Thanks, that makes sense. Could you commit that change?

PeterLawrence · July 7, 2015, 9:28pm

OK will look into tomorrow. I assume you mean sent a pull request.

dnaber · July 7, 2015, 9:44pm

You can commit this directly, no need for a pull request. You might actually catch “Exception” instead of the more specific sub classes.

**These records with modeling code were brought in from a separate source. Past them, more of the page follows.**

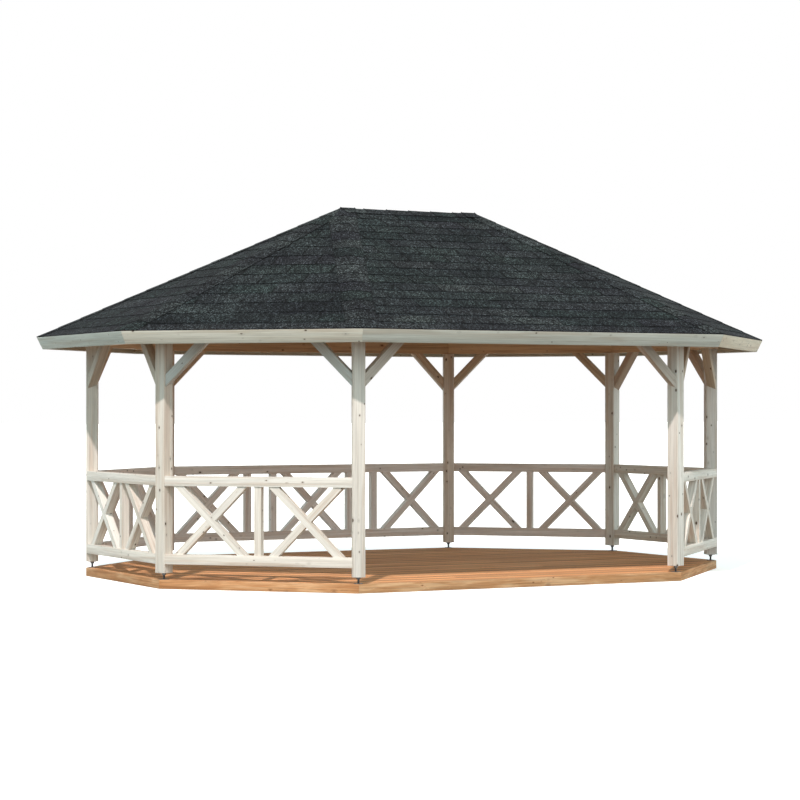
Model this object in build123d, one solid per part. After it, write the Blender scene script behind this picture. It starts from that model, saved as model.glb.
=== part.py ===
from build123d import *
import math
import os

# Stretched octagonal garden gazebo: timber deck, eight posts on steel feet, knee-braced
# wall plates, seven crossed railings, a hipped roof with a short ridge and leaning fascias.
# Millimetres, +Z up, X along the ridge, the entrance side faces -Y.

# plan
span = 4450.0             # across the post centres, front to back
extension = 1490.0        # length added along the ridge between the two half octagons

# deck
deck_height = 82.0
deck_margin = 56.0        # rim face beyond the post centre line
rim_thickness = 28.0
floor_thickness = 28.0
joist_width = 45.0
joist_pitch = 500.0

# posts and feet
post_size = 115.0
post_arris = 5.0
post_lift = 60.0          # gap between the deck and the underside of a post
foot_plate = 70.0
foot_plate_thickness = 4.0
foot_stem = 20.0          # diameter

# wall plates and knee braces
plate_underside = 2135.0  # above the deck
plate_height = 145.0
plate_width = 90.0
plate_outset = 70.0       # outer face beyond the post centre line
brace_drop = 390.0        # from the plate's underside to the brace's lower edge at the post
brace_size = 80.0
brace_width = 80.0
brace_outset = 60.0       # outer face beyond the post centre line

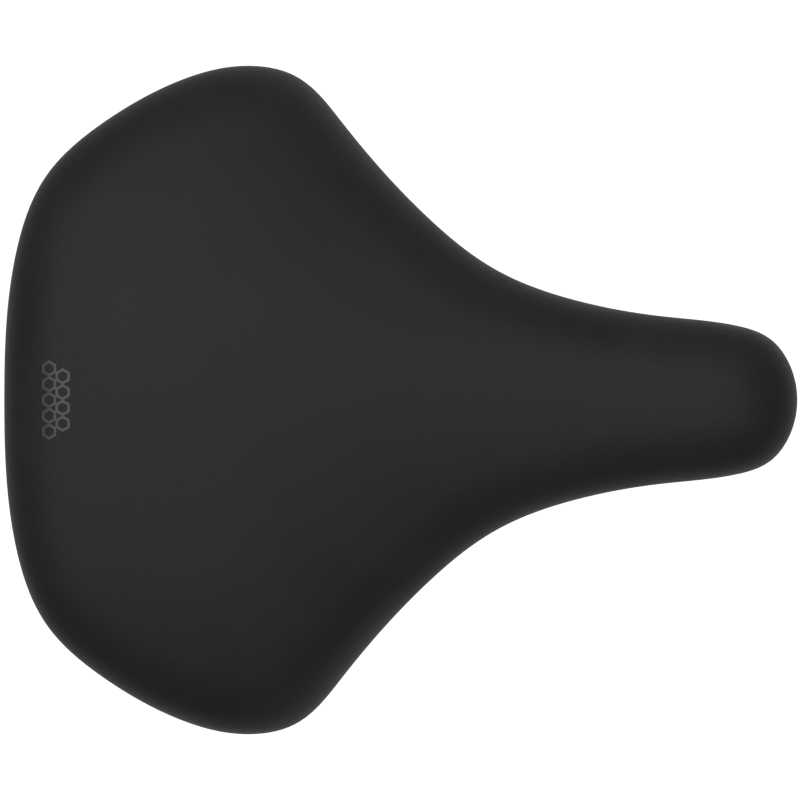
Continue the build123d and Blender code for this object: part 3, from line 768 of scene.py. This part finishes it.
def make_clamp_stud():
    """M8 stud, threaded at both ends."""
    low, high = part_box("clamp_bolt")
    middle, length = (low + high) / 2, high.y - low.y
    bm = bmesh.new()
    threads = [(0, STUD_THREAD), (length - STUD_THREAD, length)]
    threaded_rod(bm, (high.x - low.x) / 2, length, STUD_PITCH, threads)
    bmesh.ops.rotate(bm, cent=(0, 0, 0), matrix=Matrix.Rotation(-math.pi / 2, 3, "X"), verts=bm.verts)
    bmesh.ops.translate(bm, vec=(middle.x, low.y, middle.z), verts=bm.verts)
    stud = new_piece("clamp_stud", bm, FASTENER)
    sharp_edges(stud, 35)
    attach(stud, "rail_cradle")
    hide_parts("clamp_bolt")


make_clamp_stud()


# ---- printed honeycomb on the tail ----


def make_tail_print():
    """A small cluster of printed hexagon outlines."""
    radius = HEX_WIDTH / math.sqrt(3)
    bm = bmesh.new()
    for row, count in ((-0.5, 5), (0.5, 4)):
        for i in range(count):
            x = TAIL_X + PRINT_FROM_TAIL + row * HEX_PITCH * math.sqrt(3) / 2
            y = (i - (count - 1) / 2) * HEX_PITCH
            place = Matrix.Translation((x, y, 0))
            bmesh.ops.create_circle(bm, segments=6, radius=radius, cap_ends=True, matrix=place)
    hexagons = bm.faces[:]
    bmesh.ops.inset_individual(bm, faces=hexagons, thickness=HEX_STROKE)
    bmesh.ops.delete(bm, geom=hexagons, context="FACES")
    bmesh.ops.subdivide_edges(bm, edges=bm.edges[:], cuts=3, use_grid_fill=True)
    for vert in bm.verts:
        vert.co.z = cover_top(vert.co.x, vert.co.y) + PRINT_RISE
    bmesh.ops.solidify(bm, geom=bm.faces[:], thickness=-PRINT_RISE)
    to_metres(bm)
    bmesh.ops.recalc_face_normals(bm, faces=bm.faces)
    mark = new_piece("tail_print", bm, INK, smooth_faces=False)
    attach(mark, "seat")


make_tail_print()


# ---- camera, light and floor ----


def aim(thing, target):
    thing.rotation_euler = (Vector(target) - thing.location).to_track_quat("-Z", "Y").to_euler()


def add_softbox(name, place, target, width, depth, power):
    light = bpy.data.lights.new(name, "AREA")
    light.shape = "RECTANGLE"
    light.size, light.size_y = width, depth
    light.energy = power
    box = bpy.data.objects.new(name, light)
    box.location = place
    aim(box, target)
    bpy.context.scene.collection.objects.link(box)


def make_studio():
    low, high = (Vector(corner) for corner in cad_box)
    middle = (low + high) / 2
    floor_bm = bmesh.new()
    bmesh.ops.create_grid(floor_bm, x_segments=1, y_segments=1, size=FLOOR_HALF)
    bmesh.ops.translate(floor_bm, vec=(0, 0, FLOOR_Z), verts=floor_bm.verts)
    material, tree, _ = start_material("studio_floor")
    end_material(tree, Base_Color=colour("#f4f4f4"), Roughness=0.9, Specular_IOR_Level=0.2,
                 Emission_Color=(1, 1, 1, 1), Emission_Strength=FLOOR_GLOW)
    floor = new_piece("studio_floor", floor_bm, material)

    world = bpy.data.worlds.new("studio")
    bpy.context.scene.world = world
    world.use_nodes = True
    seen = add(world.node_tree, "LightPath").outputs["Is Camera Ray"]
    shade = add(world.node_tree, "MapRange", links={"Value": seen, "To Min": SKY, "To Max": BACKDROP})
    background = world.node_tree.nodes["Background"]
    background.inputs[0].default_value = (1, 1, 1, 1)
    world.node_tree.links.new(shade.outputs[0], background.inputs[1])
    add_softbox("overhead_softbox", SOFTBOX_PLACE, middle, SOFTBOX_WIDTH, SOFTBOX_DEPTH, OVERHEAD)

    camera_data = bpy.data.cameras.new("camera")
    camera_data.sensor_width = 36
    camera_data.lens = 36 * CAMERA_RISE / VIEW_WIDTH
    camera = bpy.data.objects.new("camera", camera_data)
    camera.location = (middle.x + CAMERA_SHIFT, 0, WIDEST_Z + CAMERA_RISE)
    bpy.context.scene.collection.objects.link(camera)
    bpy.context.scene.camera = camera
    bpy.context.scene.view_settings.view_transform = "Standard"


make_studio()
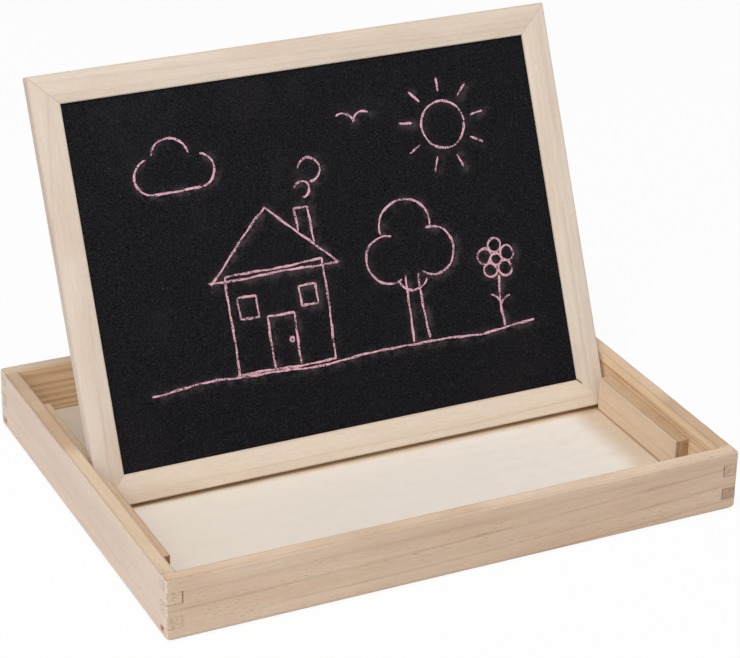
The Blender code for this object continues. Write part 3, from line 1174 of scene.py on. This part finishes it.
@dataclass(frozen=True)
class Stance:
    """Where the leaning board's front face is, and its own directions."""

    middle: np.ndarray
    across: np.ndarray
    up: np.ndarray
    out: np.ndarray

    def point(self, x: np.ndarray, y: np.ndarray, z: np.ndarray) -> np.ndarray:
        """Return places in the frame from places across, up and out of the board."""
        parts = ((x, self.across), (y, self.up), (z, self.out))
        return self.middle + sum(share[..., None] * axis for share, axis in parts)


@dataclass
class Stick:
    """One stick of the board's frame, mitred at both ends and grooved for the panel.

    Edge is its outer edge's distance from the board's middle, half_edge is half that
    edge's length, and side says on which side it lies. An open mitre is 1 at the far end,
    -1 at the near one and 0 where both are shut.
    """

    node: str
    is_stile: bool
    side: int
    edge: float
    half_edge: float
    open_mitre: int = 0
    width: float = 0.016
    thickness: float = 0.006
    arris: float = 0.0007
    corner: float = 0.001
    groove_depth: float = 0.005
    lip: float = 0.00105
    glue_gap: float = 0.00009
    steps: int = 4
    hold: float = 0.0003
    stations: int = 60
    mitre_points: int = 7
    mitre_hold: float = 0.0025
    plain_margin: float = 0.004
    wear: float = 0.00008

    def section(self) -> tuple[np.ndarray, np.ndarray]:
        """Return the stick's eased section.

        Returns:
            Each point's distance in from the edge and height, and whether it is on an arc.
        """
        back, floor = -self.thickness, self.width - self.groove_depth
        corners = np.array([
            (0, 0), (0, back), (self.width, back), (self.width, back + self.lip),
            (floor, back + self.lip), (floor, -self.lip), (self.width, -self.lip), (self.width, 0),
        ])
        ease, lip_ease = self.arris, min(self.arris, self.lip * 0.6)
        radii = (ease, ease, lip_ease, 0, 0, 0, 0, lip_ease)
        return eased_section(corners, radii, self.steps, self.hold)

    def skin(self, stance: Stance) -> Skin:
        """Return the stick's surface: its section carried along it between two mitres.

        A point that lies inset from the outer edge runs to the half edge less its inset,
        which makes the ends 45 degree planes. Where the frame's outer corner is rounded,
        points outside the corner's circle are drawn in to it.

        Args:
            stance: How the board stands.

        Returns:
            The surface, whose arris is 1 on the arcs.
        """
        section, on_arc = self.section()
        inset, height = section[None, :, 0], section[None, :, 1]
        ease = self.glue_gap / 2 * math.sqrt(2)
        close = np.linspace(0, self.corner * 1.5, self.mitre_points)
        from_mitre = np.append(close, self.mitre_hold)
        middle = np.linspace(-1, 1, self.stations)
        reach = self.half_edge - inset - ease
        plain = self.half_edge - self.width - self.plain_margin
        left = -reach + from_mitre[:, None]
        right = reach - from_mitre[::-1, None]
        centre = middle[1:-1, None] * plain * np.ones_like(inset)
        along = np.concatenate([left, centre, right])
        inset, height = inset * np.ones_like(along), height * np.ones_like(along)
        along, inset = self.rounded_corner(along, inset, height)
        worn = self.wear * (1 + ripple(along, self.edge * 97 + self.side)) * on_arc[None]
        height = height - np.sign(height + self.thickness / 2) * worn
        outward = self.side * (self.edge - inset)
        x, y = (outward, along) if self.is_stile else (along, outward)
        return Skin(stance.point(x, y, height), on_arc[None] * np.ones_like(along))

    def rounded_corner(self, along: np.ndarray, inset: np.ndarray,
                       height: np.ndarray) -> tuple[np.ndarray, np.ndarray]:
        """Draw the points outside the corner's circle in to it.

        Args:
            along: Distances along the stick.
            inset: Distances in from its outer edge.
            height: Heights of the points, 0 on the front face.

        Returns:
            The new distances along and in.
        """
        from_face = np.minimum(-height, height + self.thickness)
        lie = quarter_round(self.arris - from_face, self.arris, self.arris)
        centre, radius = self.corner + 2 * lie, self.corner + lie
        to_end = self.half_edge - np.abs(along)
        dx, dy = centre - to_end, centre - inset
        length = np.hypot(dx, dy)
        outside = (dx > 0) & (dy > 0) & (length > radius)
        scale = np.where(outside, radius / np.maximum(length, 1e-9), 1.0)
        new_end = np.where(outside, centre - dx * scale, to_end)
        new_inset = np.where(outside, centre - dy * scale, inset)
        return np.sign(along) * (self.half_edge - new_end), new_inset


def path_lengths(path: np.ndarray) -> np.ndarray:
    """Return how far along a path each of its points lies."""
    steps = np.linalg.norm(np.diff(path, axis=0), axis=1)
    return np.concatenate([[0], np.cumsum(steps)])


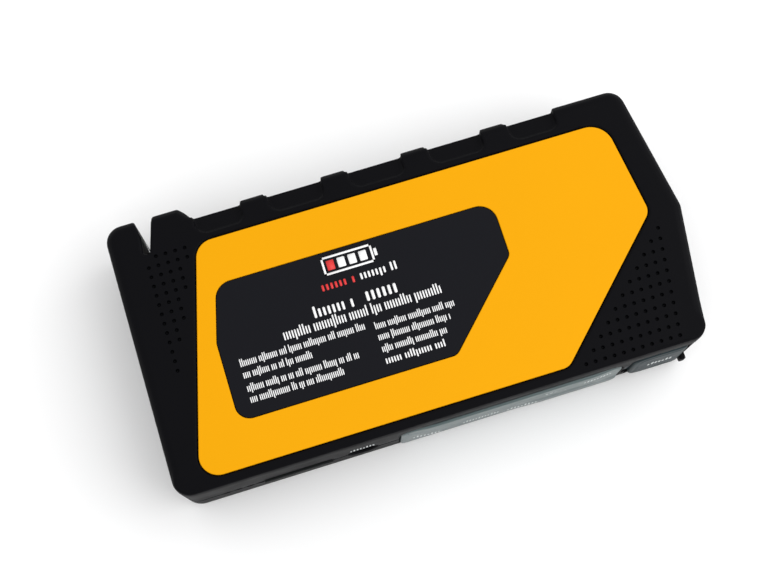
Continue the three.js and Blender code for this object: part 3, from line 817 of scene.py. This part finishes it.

Mility · July 8, 2015, 2:31am

<rule id="PREFER_TO_VBG" name="prefer to vbg(vb)">    
		 <pattern>
		  <token>prefer</token>
		  <token>to</token>
		  <marker>
		  <token postag='VBG'></token>
		  </marker>
		 </pattern>
		 <message>Did you mean <suggestion><match no="3" postag="VB"/></suggestion>?</message>
		 <example correction=''>Some other people prefer to <marker>changing</marker> job.</example>
		 <example>Some other people prefer to change job.</example>
		</rule>

	<!-- English rule, 2015-07-08 -->
	
<rule id="SOME_NEW_FIND" name="some new find(finds)">    
		 <pattern>
		  <token regexp='yes'>some</token>
		  <token >new</token>
		  <marker>
		  <token>find</token>
		  </marker>
		 </pattern>
		 <message>Did you mean  <suggestion><match no="3" postag="NNS"/></suggestion>?</message>
		 <example correction=''>They can create some new <marker>find</marker> in theories and factories and achieve success in this job.</example>
		 <example>They can create some new finds in theories and factories and achieve success in this job.</example>
		</rule>

PeterLawrence · July 8, 2015, 12:14pm

I’ve pushed my changes to master.
Sorry about the mistake with formatting initially, I didn’t spot that eclipse automatic changes the indentation on pasting. Note to oneself is to change eclipse’s default indentation settings next time.

dnaber · July 10, 2015, 12:05pm

Thanks, I’ve added the first rule. About the second one, I’m not so sure. First, it’s very specific and I also get a lot of matches for “some new find” in Google and I don’t think they are all wrong.